Ihr Leben scheint in diametralem Gegensatz zu dem von Theo und Caspar zu stehen, den beiden jungen Männern, die mit ihrer steinreichen Familie in die Villa in der Nachbarschaft gezogen sind. Der eine, Caspar mit dem Lächeln wie ein Scheinwerfer, sieht aus, als ob er gerade vom Surfbrett gestiegen wäre, sein Cousin Theo wirkt eher wie „eine traurige Mischung aus Dracula und Professor Snape“. Dass auch in ihrer Vergangenheit traumatische Ereignisse liegen, entdeckt Maserati erst nach und nach, während sich zwischen den Jugendlichen eine Dreiecksbeziehung voller Wirrungen und Wendungen entwickelt.

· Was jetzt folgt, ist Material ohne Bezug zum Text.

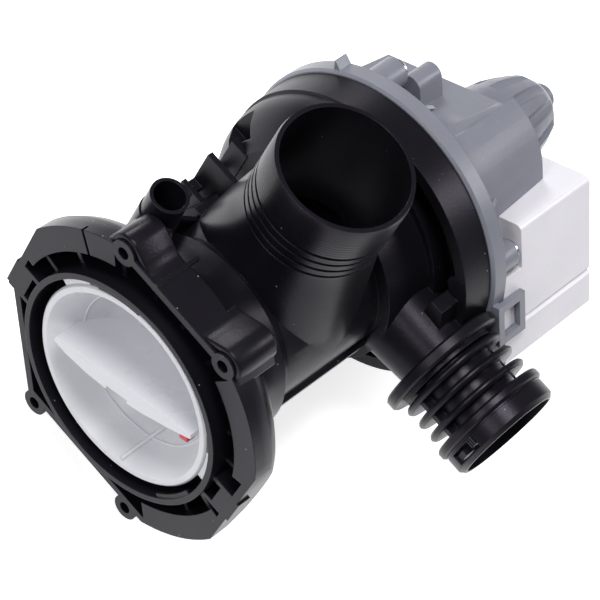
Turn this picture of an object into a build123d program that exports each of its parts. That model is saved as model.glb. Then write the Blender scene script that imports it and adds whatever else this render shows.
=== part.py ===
from build123d import *

import math
import os

# Washer drain pump, 1 unit = 1 mm.
# X runs out of the outlet, Y runs from the filter mouth back to the motor, Z runs up the inlet.
# Places along Y are drawn from the filter ring's front edge. The saved pieces are set back so that
# the origin is the centre of the screw bosses' front plane. Filter, chamber and rotor lie round Y.

os.makedirs("parts", exist_ok=True)

# Fits and clearances
SEAT = 0.02
RUN = 0.04
LOOSE = 0.3
WALL = 1.8
OVER = 1.0
FAR = 200.0
TIP_SHARE = 0.6
WEDGE_STEP = 40.0

# Filter ring and bell flange
RING_R = 39.0
RING_WALL = 2.0
MOUTH_R = RING_R - RING_WALL
MOUTH_DEPTH = 9.0
SEAL_STEP = 1.8
SEAL_R = MOUTH_R - SEAL_STEP
SEAL_END = 20.0
THROAT_STEP = 3.7
THROAT_R = SEAL_R - THROAT_STEP
THROAT_END = 36.0
STEP_RUN = 2.0
BELL_FRONT = 3.0
BELL_REACH = 13.8
BELL_R = RING_R + BELL_REACH
BELL_WALL = 2.5
BELL_STEPS = ((13.8, 3.0), (13.5, 10.0), (11.4, 14.0), (8.2, 17.2), (3.6, 19.4), (-0.4, 21.4),
              (-3.2, 24.5), (-5.0, 30.0), (-5.4, 36.6), (-9.0, 41.5))
CHANNEL_STEPS = ((11.3, 3.0), (11.0, 9.4), (9.1, 12.8), (6.4, 15.3), (2.6, 17.0), (0.4, 17.8))
BELL_PROFILE = [(RING_R + step, y) for step, y in BELL_STEPS]
CHANNEL_PROFILE = [(RING_R + step, y) for step, y in CHANNEL_STEPS]
BOSS_X = 21.5
BOSS_OUT = 7.5
BOSS_Z = RING_R + BOSS_OUT
TOP_OVER_BOSS, BOTTOM_IN_BOSS = 1.5, 1.9
BELL_TOP = BOSS_Z + TOP_OVER_BOSS
BELL_BOTTOM = BOTTOM_IN_BOSS - BOSS_Z
SIDE_REACH, CHORD_REACH = 9.8, 6.0
BELL_SIDE = RING_R + SIDE_REACH
BELL_CHORD, BELL_CHORD_ANGLE = RING_R + CHORD_REACH, 212.0
BOSS_R = 4.3
BOSS_LENGTH = 15.5
BOSS_HOLE_R = 2.0
BOSS_HOLE_DEPTH = 13.0
CHANNEL_AT_LIP = 5.4
LIP_R = RING_R + CHANNEL_AT_LIP
LIP_DEPTH = 6.0
LIPS = ((16.0, 60.0), (119.0, 173.0), (-56.0, -11.0))
LIP_SLIT_ANGLE, LIP_SLIT, LIP_SLIT_DEPTH = 133.0, 1.0, 2.2
HOSE_ROOM = 2.0
CHANNEL_RIB = 1.6
CHANNEL_RIB_ANGLES = (15, 32, 48, 66, 84, 101, 119, 146, 168, 205, 222, 240, 262, 284, 308, 326, 341)
CHANNEL_RIB_FRONT = 6.5
PAD_LEFT, PAD_RIGHT = (-10.5, 1.0), (-6.0, 4.0)
PAD_IN_REACH, PAD_OUT_REACH = 3.0, 10.6
PAD_IN, PAD_OUT = RING_R + PAD_IN_REACH, RING_R + PAD_OUT_REACH
PAD_FRONT, PAD_DEPTH, PAD_RIB = 3.0, 5.0, 8.5
LUG_GAP = 0.5
LUG_OUT = MOUTH_R - LUG_GAP
LEDGE_OVERLAP = 0.9
LEDGE_R = LUG_OUT - LEDGE_OVERLAP
LEDGE_FRONT, LEDGE_BACK = 0.4, 1.4
LEDGE_SPAN = 26.0
LUG_ANGLES = (148.0, 8.0)
TURN_TO_LOCK = 34.0

# Main tube
TUBE_STEP = 3.9
TUBE_BORE = THROAT_R - TUBE_STEP
TUBE_WALL = 2.4
TUBE_R = TUBE_BORE + TUBE_WALL
TUBE_END = 83.0
PARTING_REACH = 1.4
PARTING_R = TUBE_R + PARTING_REACH
PARTING_THICK = 1.6
PARTING_Z = -5.0
PARTING_FROM = 40.0
EYE_R = 14.0
EYE_WALL = 3.0
EYE_WALL_FRONT, EYE_WALL_BACK = TUBE_END, TUBE_END + EYE_WALL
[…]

In der natürlich auch die Liebe Thema ist, obwohl sich Maserati mit Händen und Füßen dagegen wehrt.
Alina Bronsky baut die Spannung des Romans auf, indem sie lange im Dunkeln lässt, was geschehen ist, die Protagonistin weiß grundsätzlich mehr als der bzw. die Lesende. Wieso hat Maserati kein Smartphone und keinen Computer? Wovor versteckt sie sich? Warum ist Theo so depressiv? Weshalb hat Caspar Maserati gegenüber ein derartig schlechtes Gewissen? Sogar wenn uns die Geschichte problemlos Informationen geben könnte, etwa aus Theos Vergangenheit, weil Maserati sie von dessen Mutter erfährt, tut sie es nicht. Der Text bricht an dieser Stelle einfach ab und steigt zu einem späteren Zeitpunkt wieder ein. Nur häppchenweise baut die Autorin Andeutungen und Details ein, bis sich das Bild vervollständigt.
Das betrifft im Übrigen nicht nur die Handlung, sondern auch die Charaktere, allen voran natürlich die Figur der Maserati, deren Emotionen gänzlich unsentimental, meistens trocken, manchmal bei allem Ernst auch humorvoll vermittelt werden.
„Schallplattensommer“ ist ein Jugendroman par excellence: Eine mit zahlreichen Herausforderungen konfrontierte Protagonistin auf der Suche nach ihrem Platz im Leben, unaufdringlich integrierte Themen, über die man nachdenken und diskutieren kann wie Demenz oder Medienberichterstattung in der Boulevardpresse, und als Rahmen eine nicht geradlinige, schwierige Liebesgeschichte. Alina Bronsky weiß, was sie tut - und sie kann es. Was sich nicht zuletzt daran zeigt, dass man beim Lesen trotz aller erzählerischer Finten und Konstruktionen die emotionale Nähe zu Maserati niemals verliert. Und dem Mädchen am Ende von Herzen wünscht, dass sie zwar so stolz und unbeugsam bleibt, wie sie ist – aber vielleicht doch ein bisschen weniger Panzer braucht, um durchs Leben zu kommen.